Automated checks are helpful, not magical

Run automated testing tools as part of the audit, and ideally in CI too. They are fast and good at catching repeatable issues. Just do not confuse a clean automated report with an accessible site.

Accessibility tooling can tell you that an input has no label. It cannot always tell you whether the label makes any sense, whether the tab order is logical, or whether the overall experience is understandable. Use tools to speed up the boring parts, then do manual testing for the bits that involve actual judgement.

Prioritise fixes by impact, not just ease

Once you have findings, group them by severity and frequency. A missing alt attribute on one decorative image is not ideal, but a broken checkout flow that cannot be completed with a keyboard should jump to the top of the list.

It helps to sort issues into three buckets: blockers, serious friction, and quality improvements. Blockers stop users from completing tasks.

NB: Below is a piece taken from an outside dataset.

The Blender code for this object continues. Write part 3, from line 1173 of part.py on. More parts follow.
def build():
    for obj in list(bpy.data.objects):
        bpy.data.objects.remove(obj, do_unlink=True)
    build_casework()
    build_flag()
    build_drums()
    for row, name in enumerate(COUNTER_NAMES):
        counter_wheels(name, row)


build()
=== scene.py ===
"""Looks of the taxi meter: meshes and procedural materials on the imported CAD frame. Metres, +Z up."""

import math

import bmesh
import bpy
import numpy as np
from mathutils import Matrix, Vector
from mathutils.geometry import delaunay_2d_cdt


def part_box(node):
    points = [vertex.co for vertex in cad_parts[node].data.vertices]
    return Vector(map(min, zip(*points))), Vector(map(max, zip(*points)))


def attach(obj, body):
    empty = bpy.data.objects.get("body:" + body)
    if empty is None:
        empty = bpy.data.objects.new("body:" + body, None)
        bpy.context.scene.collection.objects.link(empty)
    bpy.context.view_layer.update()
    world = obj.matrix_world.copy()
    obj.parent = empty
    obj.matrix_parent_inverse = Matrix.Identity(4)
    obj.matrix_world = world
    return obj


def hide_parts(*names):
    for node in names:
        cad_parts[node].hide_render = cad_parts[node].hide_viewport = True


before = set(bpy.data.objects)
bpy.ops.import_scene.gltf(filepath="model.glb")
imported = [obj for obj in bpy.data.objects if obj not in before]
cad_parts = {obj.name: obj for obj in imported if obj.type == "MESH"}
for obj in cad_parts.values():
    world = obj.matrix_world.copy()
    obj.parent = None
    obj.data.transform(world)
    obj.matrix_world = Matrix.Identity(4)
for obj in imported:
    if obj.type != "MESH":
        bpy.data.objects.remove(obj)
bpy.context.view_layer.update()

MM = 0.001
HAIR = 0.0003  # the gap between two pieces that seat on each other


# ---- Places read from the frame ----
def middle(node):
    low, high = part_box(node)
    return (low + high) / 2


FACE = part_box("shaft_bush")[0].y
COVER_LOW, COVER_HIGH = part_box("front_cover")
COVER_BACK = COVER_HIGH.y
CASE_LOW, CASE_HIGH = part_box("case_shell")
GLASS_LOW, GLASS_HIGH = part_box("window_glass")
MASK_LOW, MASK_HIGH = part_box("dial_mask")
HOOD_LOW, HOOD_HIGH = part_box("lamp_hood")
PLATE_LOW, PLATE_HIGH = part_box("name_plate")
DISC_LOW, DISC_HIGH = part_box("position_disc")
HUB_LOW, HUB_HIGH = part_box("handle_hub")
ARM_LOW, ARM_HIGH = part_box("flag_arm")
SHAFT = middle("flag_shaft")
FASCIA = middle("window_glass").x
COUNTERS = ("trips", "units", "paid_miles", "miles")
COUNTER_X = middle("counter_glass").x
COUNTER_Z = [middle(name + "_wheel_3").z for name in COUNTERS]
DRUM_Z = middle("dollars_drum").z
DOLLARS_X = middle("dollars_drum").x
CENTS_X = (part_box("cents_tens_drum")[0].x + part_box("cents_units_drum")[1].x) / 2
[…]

Serious friction slows them down or confuses them. Quality improvements make the experience stronger but are less urgent.

This keeps accessibility work grounded in user impact instead of becoming a spreadsheet of equally scary-looking failures.

Make the checklist part of development, not a post-launch panic

The best website accessibility audit checklist is the one your team actually uses before release, not the one somebody remembers after complaints come in. Build checks into design reviews, component QA, and pull request habits. If you wait until the end, you will find more issues and fixing them will be more expensive.

For front-end teams, this usually means defining accessible patterns early, documenting them, and reusing them consistently. One solid button, modal, form field, and navigation pattern will save you from fixing the same bug fifty times in slightly different wrappers.

Accessibility work is rarely about perfection in one heroic sprint. It is about reducing avoidable barriers, release after release, component after component. That may sound less glamorous, but it is how better websites actually get made – and how more people get to use them without having to fight your interface first.